Posted: Wed Aug 13, 2003 2:49 am
by Caped Knight
I have a website in which I need to update the database once every hour. I only have an obscure idea of how. Can someone point me to a tutorial or something? I'm not very good with Unix. I just need to run once script every hour.
Thanks.
Posted: Wed Aug 13, 2003 2:54 am
by qartis
Add this to your crontab:
Code: Select all
01 * * * * /path/to/php /path/to/a/php/file/which/updates/your/database.php
EDIT: Too many stars

Posted: Wed Aug 13, 2003 2:56 am
by Caped Knight
Thanks, qartis. Can you tell me what it all means? Just so I understand in case I'm using different timing in the future.
Posted: Wed Aug 13, 2003 3:00 am
by qartis
Whoops, I read "not very good" as "very good"
To edit your crontab, at a sh or bash prompt, type 'crontab -e' to edit your crontab, and then add that line into it. Then press the [ESC] key, and type "ZZ" [Enter] to save your crontab and quit vi.

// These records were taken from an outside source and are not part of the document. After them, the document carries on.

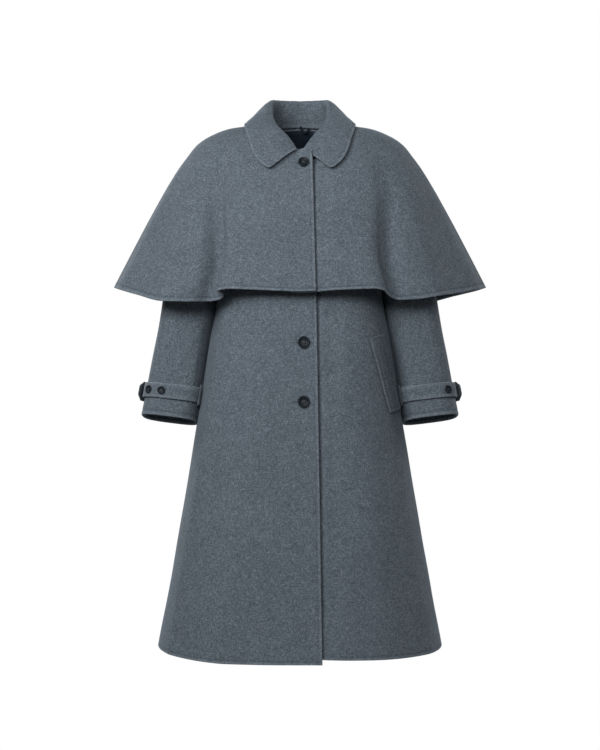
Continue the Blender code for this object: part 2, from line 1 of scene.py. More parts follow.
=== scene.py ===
"""Wool cape coat in its worn form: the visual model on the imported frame.

Metres, +Z up. The front faces -Y and the wearer's left is +X. Each cloth piece is a closed shell made
from one dense grid of its outer skin, with rounded edges, stitch grooves and soft folds.
"""

import math

import bmesh
import bpy
import numpy as np
from mathutils import Matrix, Vector


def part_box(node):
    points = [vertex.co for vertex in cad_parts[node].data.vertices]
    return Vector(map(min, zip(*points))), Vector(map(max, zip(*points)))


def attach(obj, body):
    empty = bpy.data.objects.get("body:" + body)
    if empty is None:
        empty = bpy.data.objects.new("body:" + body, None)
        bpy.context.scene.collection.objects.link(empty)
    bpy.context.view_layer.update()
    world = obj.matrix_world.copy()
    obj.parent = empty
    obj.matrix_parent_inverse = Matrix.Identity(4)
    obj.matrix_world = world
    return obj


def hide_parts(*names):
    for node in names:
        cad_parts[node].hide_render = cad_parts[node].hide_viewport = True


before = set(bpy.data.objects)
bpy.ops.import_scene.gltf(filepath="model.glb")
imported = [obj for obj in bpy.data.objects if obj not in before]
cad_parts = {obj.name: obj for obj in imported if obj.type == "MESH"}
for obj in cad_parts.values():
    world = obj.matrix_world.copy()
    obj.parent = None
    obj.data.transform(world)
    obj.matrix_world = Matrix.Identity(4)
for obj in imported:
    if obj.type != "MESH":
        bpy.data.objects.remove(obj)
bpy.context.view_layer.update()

RIGHT, LEFT = -1, 1  # the wearer's sides, as signs of x
WORDS = {RIGHT: "right", LEFT: "left"}

CLOTH = 0.0028
LINING = 0.0010
DOUBLE_CLOTH = 0.0040
EDGE_CLOTH = 0.0042  # two layers turned in at a front edge or a hem
LAYER_GAP = 0.0010
GROOVE_AT = 0.0060  # how far the stitch line lies from an edge
GROOVE_WIDTH = 0.0010
GROOVE_DEPTH = 0.00070
EDGE_WEAR_AND_HIGHLIGHT_WIDTH = 0.0040  # how far in from an edge the cloth is painted paler: a painted highlight where the rounded edge catches light, partly rubbed wear
TURNED_IN = (0.0065, 0.0090)  # the doubled cloth along an edge thins out between these
CALM_WIDTH = 0.03  # folds fade out over this width beside a seam
LAP_LIFT, LAP_FADE = 0.0012, (0.004, 0.030)  # an over front's edge stands up a little
# How far in from an edge the lining starts: front facing, hem, cape facing, cape hem, cuff.
COAT_FACING, COAT_HEM = 0.085, 0.045
CAPE_FACING, CAPE_HEM = 0.050, 0.010
# The sleeve lining is real, but it comes to 12 mm of the cuff edge, nearer than a wool facing would: its
# navy there is painted shade inside the cuff.
CUFF_SHADE_LINING_FROM = 0.012

HEM_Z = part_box("back")[0][2]
BODY_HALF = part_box("back")[1][0]
CAPE_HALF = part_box("cape_back")[1][0]
COLLAR_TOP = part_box("collar")[1][2]

# Coat body below the armholes: height, half width, depth in front of and behind the side seams.
BODY = (
    (HEM_Z, BODY_HALF, 0.196, 0.196),
    (-0.900, 0.2575, 0.182, 0.182),
    (-0.740, 0.2300, 0.166, 0.167),
    (-0.568, 0.2015, 0.150, 0.151),
    (-0.428, 0.1805, 0.138, 0.139),
    (-0.340, 0.1650, 0.130, 0.132),
    (-0.200, 0.1520, 0.115, 0.122),
)
BODY_ROUNDING = 2.7
BODY_TOP = -0.200
HALF_REFERENCE = 0.220  # folds on the body are placed as if it were this wide all the way down
COAT_EDGE = ((HEM_Z, 0.0420), (-0.330, 0.0310), (-0.050, 0.0240))
UNDERLAP = 0.020
TUCKED_TO = 0.058
UNTUCKED_AT = 0.090
# How far the hem lies above its lowest level: distance from the centre, rise.
HEM_RISE = ((0.150, 0.0), (0.220, 0.0032), (BODY_HALF, 0.0072))
UNDER_HEM_RISE = ((0.040, 0.0090), (0.170, 0.0068), (BODY_HALF, 0.0072))
HEM_RISE_HEIGHT = 0.25
CREVICE = 0.0055  # how much further the under front sinks beside the over front's edge
# Distance from the centre across the chest, then place on the neck (0 to 1) and shoulder (1 to 2).
TOP_TURNS = (
    (0.0000, 0.000),
    (0.0200, 0.155),
    (0.0265, 0.204),
    (0.0600, 0.413),
    (0.0850, 0.626),
    (0.1060, 1.000),
    (0.1520, 2.000),
)
YOKE_ROWS = 14
ARMPIT = (0.152, -0.200)
SHOULDER_TIP = (0.195, -0.035)
ARMHOLE_FRONT = 0.062
ARMHOLE_BACK = 0.064
NECK_SIDE = (0.0745, 0.0095)
NECK_FRONT = (-0.078, -0.0520)
NECK_BACK = (0.064, 0.0175)

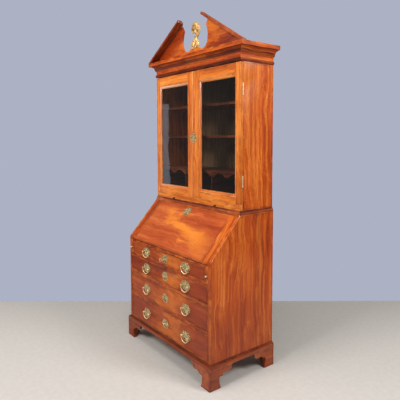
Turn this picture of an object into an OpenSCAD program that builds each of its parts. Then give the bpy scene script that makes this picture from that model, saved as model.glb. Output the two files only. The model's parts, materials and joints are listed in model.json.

Posted: Wed Aug 13, 2003 3:01 am
by Caped Knight
Lol. Thanks again.
Posted: Wed Aug 13, 2003 3:06 am
by qartis
Oh, and the meanings? Well, a crontab uses a simple structure. The 01 * * * * represents this:
A minute, expressed as a number from 0 through 59.
An hour, expressed as a number from 0 through 23.
A day of the month, expressed as a number from 1 through 31.
A month of the year, expressed as a number from 1 through 12.
A day of the week, expressed as a number from 0 through 6 (with 0 standing for Sunday).
And an asterisk means every one. So, 01 * * * * means "every month, every day of the week, every hour, one minute out of the hour (the first one).
To get a cron job to run at 3:30 PM every day, you would use 30 15 * * *.
Argument number six is the command to run, and everything after it (including spaces) is included in the command.
My first snippet (condensed) would run `/path/to/php /path/to/file/php` as if it were typed at a prompt.